By all means. Today, the industrial sector – not only the chemical industry – must adopt an overall view taking into account not only the price of raw materials but also CO2, water and waste prices. By using shale gas, CO2 prices are reduced by 30%. So it is doubly useful in that it keeps the CO2 and oil prices low with an added effect on the chemical industry because it strengthens its tendency to focus on its specializations rather than commodities. The employment of shale gas to obtain low-cost methane has dramatically revolutionized the American chemical sector and it is having a strong impact on China as well.

Having said that, one should be aware that, between 2008 and 2010, oil prices have reached extremely high peaks, which are unlikely to occur again. This sudden rise was started when China joined the WTO at the beginning of 2000, with its strong demand for energy and its poor energy efficiency. Today China is reaching Europe’s and the USA’s energy efficiency and that means less millions of gallons of oil each year.

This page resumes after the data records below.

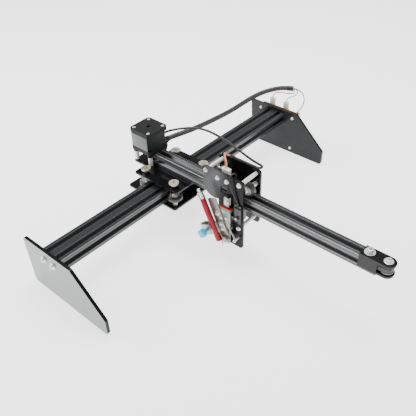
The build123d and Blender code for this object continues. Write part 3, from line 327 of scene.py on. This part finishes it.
# The next two set light and dark by position: painted reflections on plates of gloss black.
FOOT_SKIN = (-242.45, -242.25)          # the near plate's outer face is light, and it is dark behind that
NEAR_FOOT = painted_reflection_fade("near_foot_painted_reflection", "Y", *(at(0, y, 0).y for y in FOOT_SKIN), (0.195, 0.209, 0.207),
                  (0.016, 0.017, 0.018), 0.75, (0.26, 0.36))
# Painted reflection on the pen carriage's front plate, grey fading to black along X.
PEN_PLATE_FADE = (104, 124)             # the pen carriage's front plate goes from grey to black
PEN_PLATE = painted_reflection_fade("satin_black_painted_reflection", "X", *(at(x, 0, 0).x for x in PEN_PLATE_FADE), (0.075, 0.077, 0.080),
                  (0.006, 0.006, 0.007), 0.4, (0.22, 0.32))

NODE_FINISHES = {
    "rail": BLACK_RAIL, "arm": BLACK_ARM, "near_end_plate": NEAR_FOOT, "far_end_plate": FAR_FOOT,
    "end_plate_screws": STEEL, "rail_belt": RAIL_BELT, "control_board": BOARD, "board_fixings": STEEL,
    "board_components": BOARD_PARTS, "upper_plate": BLACK_PLATE, "lower_plate": BLACK_PLATE,
    "wheel_axles": BOLT, "rail_bearings": STEEL, "motor_posts": POST, "motor_caps": MOTOR_CAP,
    "motor_body": MOTOR_STACK, "carriage_screws": STEEL, "arm_belt": BELT, "idler_block": BLACK_PLATE,
    "idler_bolts": STEEL, "rail_motor": MOTOR_CAP, "rail_idlers": STEEL, "motor_shaft": GROUND,
    "arm_pulley": PULLEY, "rail_pulley": PULLEY, "end_idler": PULLEY, "pen_front_plate": PEN_PLATE,
    "pen_back_plate": BLACK_PLATE, "pen_posts": POST, "pen_plate_screws": STEEL, "pen_axles": STEEL,
    "pen_bearings": STEEL, "belt_clamp": HORN, "servo": SERVO, "lift_rail": GROUND,
    "lift_rail_screws": STEEL, "servo_plug": WHITE, "servo_horn": HORN, "guide_block": GROUND,
    "guide_ends": GUIDE_ENDS, "holder_bar": BAR, "holder_screws": STEEL, "pen_clamp": CLAMP,
    "thumbscrew": KNOB, "pen_barrel": RED_PEN, "pen_point": CHROME, "pen_collar": CHROME,
    "pen_button": CHROME}
WELD_WITHIN, EDGE_ROUND, EDGE_ANGLE = 0.00001, 0.00025, math.radians(40)
for name, node in nodes.items():
    finish = WHEEL if "_wheel_" in name else NODE_FINISHES.get(name, JACKET)
    node.data.materials.clear()
    node.data.materials.append(finish)
    weld = node.modifiers.new("weld", "WELD")
    weld.merge_threshold = WELD_WITHIN
    edge = node.modifiers.new("edge", "BEVEL")
    edge.width, edge.segments, edge.use_clamp_overlap = EDGE_ROUND, 2, True
    edge.limit_method, edge.angle_limit = "ANGLE", EDGE_ANGLE
    if "custom_normal" in node.data.attributes:
        node.data.attributes.remove(node.data.attributes["custom_normal"])
    if name in ("rail", "arm"):         # the extrusions are shaded flat, with edges cut once
        edge.segments = 1
        node.data.shade_flat()
        continue
    node.data.shade_smooth()
    smooth = node.modifiers.new("normals", "WEIGHTED_NORMAL")
    smooth.keep_sharp = True


# ---- shapes ----
SHARP_ANGLE = math.radians(38)


def piece(name, build, finish, body, smooth=True):
    """A new object made by build; it rides on the body, unless that is None."""
    mesh = bpy.data.meshes.new(name)
    shape = bmesh.new()
    build(shape)
    bmesh.ops.recalc_face_normals(shape, faces=shape.faces)
    shape.to_mesh(mesh)
    shape.free()
    mesh.materials.append(finish)
    made = bpy.data.objects.new(name, mesh)
    scene.collection.objects.link(made)
    if smooth:
        mesh.shade_smooth()
        mesh.set_sharp_from_angle(angle=SHARP_ANGLE)
    if body:
        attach(made, body)
    return made


def axes_of(direction):
    """A matrix whose Z is the direction."""
    return Vector(direction).to_track_quat("Z", "Y").to_matrix().to_4x4()


def around(steps):
    """Angles of a full turn in even steps."""
    return [2 * math.pi * i / steps for i in range(steps)]


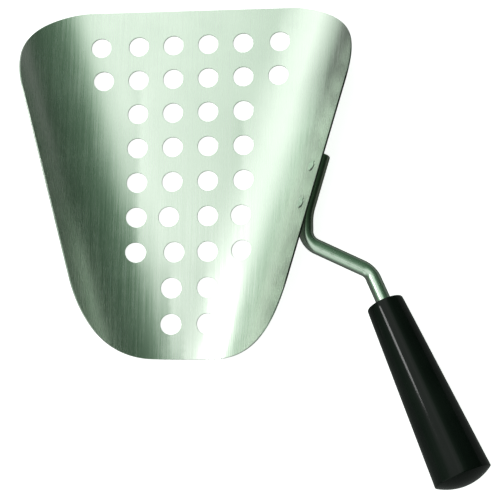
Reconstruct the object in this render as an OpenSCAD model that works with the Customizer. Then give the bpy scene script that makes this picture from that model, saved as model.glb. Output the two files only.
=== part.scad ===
// Perforated sheet scoop with a bent side rod and a tapered grip.
// The scoop is one flat blank, punched and then rolled up on both sides. A round
// rod is welded along the outside of the right wall, leads off it, bends twice and
// ends in a blind bore of the grip.
//
// Frame: the origin is on the underside of the floor, in its middle plane.
// +Y runs towards the wide mouth, +X towards the rod, +Z up out of the scoop.

/* [Blank] */
// Thickness of the sheet
sheet_t = 1; // [0.8:0.1:1.2]
// Distance from the origin to the straight mouth edge
mouth_y = 112; // [108:1:116]
// Distance from the origin to the straight spout edge
spout_y = 110; // [106:1:112]
// Radius of the two corners beside the mouth, in the flat blank
mouth_corner_r = 49; // [44:1:52]
// Radius of the two corners beside the spout, in the flat blank
spout_corner_r = 58; // [54:1:60]

/* [Rolled walls] */
// Half width of the flat floor at the origin
floor_half = 34; // [33.5:0.5:36]
// Angle between each bend line and the middle plane
bend_skew = 16; // [15:0.5:16.5]
// Inner radius of the rolled walls
roll_r = 50.8; // [48:0.2:54]
// Angle through which each wall is rolled up
roll_angle = 66.7; // [62:0.1:70]

/* [Perforations] */
// Diameter of each punched hole
punch_d = 12.7; // [10:0.1:14]
// Distance between neighbouring holes, along and across
punch_pitch = 22.225; // [22:0.025:23]
// How far the whole pattern sits off the middle plane
punch_offset = 1.5; // [0:0.1:2]
// How far the whole pattern sits towards the mouth
punch_advance = 0.3; // [0:0.1:1]
// How far the whole pattern is turned on the blank, in degrees
punch_turn = 0.75; // [0:0.05:1]

/* [Rod] */
// Diameter of the rod
rod_d = 9; // [8:0.1:9.6]
// How far round the rolled wall the rod lies, in degrees up from the floor
rod_angle = 54; // [52:0.5:56]
// End of the welded stretch, measured along the bend line
rod_end = 24.5; // [22:0.5:28]
// Corner of the gentle bend off the wall, measured along the bend line
lead_off_at = -13.5; // [-16:0.5:-12]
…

The economy and energy scenarios are evolving rapidly and it is difficult to make forecasts. One thing is certain: it looks like we had been stranded in the desert for years, forced to pay water like champagne. But today we are no longer in that situation.


The focus on the CO2 emissions should make us say that a refinery employing not locally-sourced biomass is not sustainable. In Italy the reconversion of ENI refinery in Sicily into a biorefinery employing oil palm imported from Malaysia is highly controversial. What do you reckon?

Clearly, if biomass is imported from faraway countries, CO2 emissions are not reduced. It is fundamental that biomass be locally sourced in order for the integrated biorefineries to be truly connected with the nearby environment. Of course, the best solution is not always attainable. In ENI’s case, in Sicily, the need to protect jobs prevailed over the estimates of environmental sustainability.


To summarize, can the way towards sustainability be regarded as a journey of no return for the chemical industry?

I truly believe so. The chemical industry will be required to cope with increasingly stringent, global, targeted and efficient rules. It will therefore have to be more and more proactive. Companies and industries able to forestall the next regulations and to be in the lead will dominate the future.

Technical convergence and technological collaboration will be at the forefront of what in my book I refer to as “the third industrial revolution”. Innovation will be the core of the chemical industry. The ability to work along the whole of the value chain and to innovate through a wide variety of technologies and sectors will underpin innovation and development. To this end, new business paradigms and legal frameworks as well as new competences and performance metrics will have to be shaped.

Businesses, industrial sectors and countries that will not be able to think strategically and to innovate and adapt to the new challenges of the climate change will not survive.